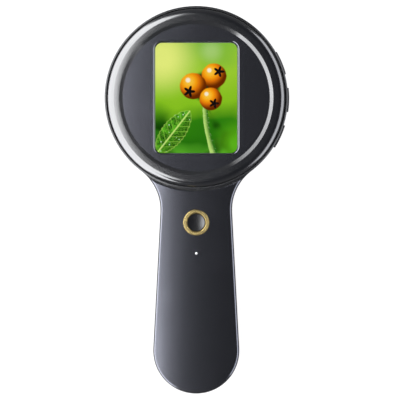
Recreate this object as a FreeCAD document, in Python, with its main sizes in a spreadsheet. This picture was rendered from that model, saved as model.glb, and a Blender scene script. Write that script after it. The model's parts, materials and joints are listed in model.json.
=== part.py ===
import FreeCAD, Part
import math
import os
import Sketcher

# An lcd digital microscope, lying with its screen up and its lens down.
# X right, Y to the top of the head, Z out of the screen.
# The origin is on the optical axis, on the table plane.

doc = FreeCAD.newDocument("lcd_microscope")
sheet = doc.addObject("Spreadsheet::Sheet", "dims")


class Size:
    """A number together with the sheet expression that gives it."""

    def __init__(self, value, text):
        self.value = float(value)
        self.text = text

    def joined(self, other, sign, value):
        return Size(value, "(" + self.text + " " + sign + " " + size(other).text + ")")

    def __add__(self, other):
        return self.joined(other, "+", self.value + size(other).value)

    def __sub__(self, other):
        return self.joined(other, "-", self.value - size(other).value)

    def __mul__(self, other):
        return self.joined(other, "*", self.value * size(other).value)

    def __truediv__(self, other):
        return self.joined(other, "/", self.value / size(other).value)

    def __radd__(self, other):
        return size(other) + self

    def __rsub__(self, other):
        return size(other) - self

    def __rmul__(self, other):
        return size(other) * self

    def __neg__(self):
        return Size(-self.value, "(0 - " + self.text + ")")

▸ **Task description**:
Pull out and copy each line containing the string "FreeCAD".

▸ **Result of the task**:
Recreate this object as a FreeCAD document, in Python, with its main sizes in a spreadsheet. This picture was rendered from that model, saved as model.glb, and a Blender scene script. Write that script after it. The model's parts, materials and joints are listed in model.json.
import FreeCAD, Part
doc = FreeCAD.newDocument("lcd_microscope")